▶ **Task prompt**
Repeat exactly and only the lines from the line containing "(0, LEVER_AXIS_IN, 0)))" through the line containing "before = set(bpy.data.objects)", both included.

▶ **Supplied information**
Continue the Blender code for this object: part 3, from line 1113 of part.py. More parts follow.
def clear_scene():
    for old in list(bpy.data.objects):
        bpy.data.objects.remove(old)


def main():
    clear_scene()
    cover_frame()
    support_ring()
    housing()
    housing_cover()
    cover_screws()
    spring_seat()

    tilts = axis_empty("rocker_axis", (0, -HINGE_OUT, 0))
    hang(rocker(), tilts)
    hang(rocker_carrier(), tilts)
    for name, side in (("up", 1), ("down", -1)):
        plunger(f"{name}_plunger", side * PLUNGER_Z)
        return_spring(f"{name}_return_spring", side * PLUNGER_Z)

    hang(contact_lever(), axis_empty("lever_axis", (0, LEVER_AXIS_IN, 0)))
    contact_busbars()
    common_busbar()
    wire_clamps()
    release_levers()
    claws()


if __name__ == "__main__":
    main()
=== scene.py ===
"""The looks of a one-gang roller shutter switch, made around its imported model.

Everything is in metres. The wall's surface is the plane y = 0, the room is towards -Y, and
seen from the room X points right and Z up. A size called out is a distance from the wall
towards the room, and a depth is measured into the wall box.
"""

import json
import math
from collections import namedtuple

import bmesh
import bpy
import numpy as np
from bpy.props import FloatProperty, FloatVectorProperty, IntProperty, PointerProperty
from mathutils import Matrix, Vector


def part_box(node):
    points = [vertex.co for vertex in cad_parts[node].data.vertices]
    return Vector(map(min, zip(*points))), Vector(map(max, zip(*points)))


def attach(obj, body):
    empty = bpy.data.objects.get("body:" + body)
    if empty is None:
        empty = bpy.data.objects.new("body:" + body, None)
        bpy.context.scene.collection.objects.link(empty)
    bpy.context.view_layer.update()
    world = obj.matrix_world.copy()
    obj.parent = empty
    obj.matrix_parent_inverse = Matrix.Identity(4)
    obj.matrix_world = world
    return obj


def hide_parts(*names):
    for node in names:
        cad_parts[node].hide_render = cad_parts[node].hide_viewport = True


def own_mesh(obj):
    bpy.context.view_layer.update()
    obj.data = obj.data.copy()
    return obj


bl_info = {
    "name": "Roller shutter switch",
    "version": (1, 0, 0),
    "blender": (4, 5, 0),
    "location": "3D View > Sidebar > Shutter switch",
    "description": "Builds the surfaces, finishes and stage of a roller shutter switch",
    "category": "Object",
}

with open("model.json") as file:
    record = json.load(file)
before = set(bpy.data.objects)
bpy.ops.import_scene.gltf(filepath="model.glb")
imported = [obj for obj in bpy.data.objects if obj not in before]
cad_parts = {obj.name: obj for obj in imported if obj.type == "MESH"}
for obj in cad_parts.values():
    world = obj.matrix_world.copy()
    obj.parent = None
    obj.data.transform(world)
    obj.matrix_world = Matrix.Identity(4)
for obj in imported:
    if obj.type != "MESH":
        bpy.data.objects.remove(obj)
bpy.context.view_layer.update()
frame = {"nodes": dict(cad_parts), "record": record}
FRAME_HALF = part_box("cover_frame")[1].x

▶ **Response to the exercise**
    hang(contact_lever(), axis_empty("lever_axis", (0, LEVER_AXIS_IN, 0)))
    contact_busbars()
    common_busbar()
    wire_clamps()
    release_levers()
    claws()


if __name__ == "__main__":
    main()
=== scene.py ===
"""The looks of a one-gang roller shutter switch, made around its imported model.

Everything is in metres. The wall's surface is the plane y = 0, the room is towards -Y, and
seen from the room X points right and Z up. A size called out is a distance from the wall
towards the room, and a depth is measured into the wall box.
"""

import json
import math
from collections import namedtuple

import bmesh
import bpy
import numpy as np
from bpy.props import FloatProperty, FloatVectorProperty, IntProperty, PointerProperty
from mathutils import Matrix, Vector


def part_box(node):
    points = [vertex.co for vertex in cad_parts[node].data.vertices]
    return Vector(map(min, zip(*points))), Vector(map(max, zip(*points)))


def attach(obj, body):
    empty = bpy.data.objects.get("body:" + body)
    if empty is None:
        empty = bpy.data.objects.new("body:" + body, None)
        bpy.context.scene.collection.objects.link(empty)
    bpy.context.view_layer.update()
    world = obj.matrix_world.copy()
    obj.parent = empty
    obj.matrix_parent_inverse = Matrix.Identity(4)
    obj.matrix_world = world
    return obj


def hide_parts(*names):
    for node in names:
        cad_parts[node].hide_render = cad_parts[node].hide_viewport = True


def own_mesh(obj):
    bpy.context.view_layer.update()
    obj.data = obj.data.copy()
    return obj


bl_info = {
    "name": "Roller shutter switch",
    "version": (1, 0, 0),
    "blender": (4, 5, 0),
    "location": "3D View > Sidebar > Shutter switch",
    "description": "Builds the surfaces, finishes and stage of a roller shutter switch",
    "category": "Object",
}

with open("model.json") as file:
    record = json.load(file)
before = set(bpy.data.objects)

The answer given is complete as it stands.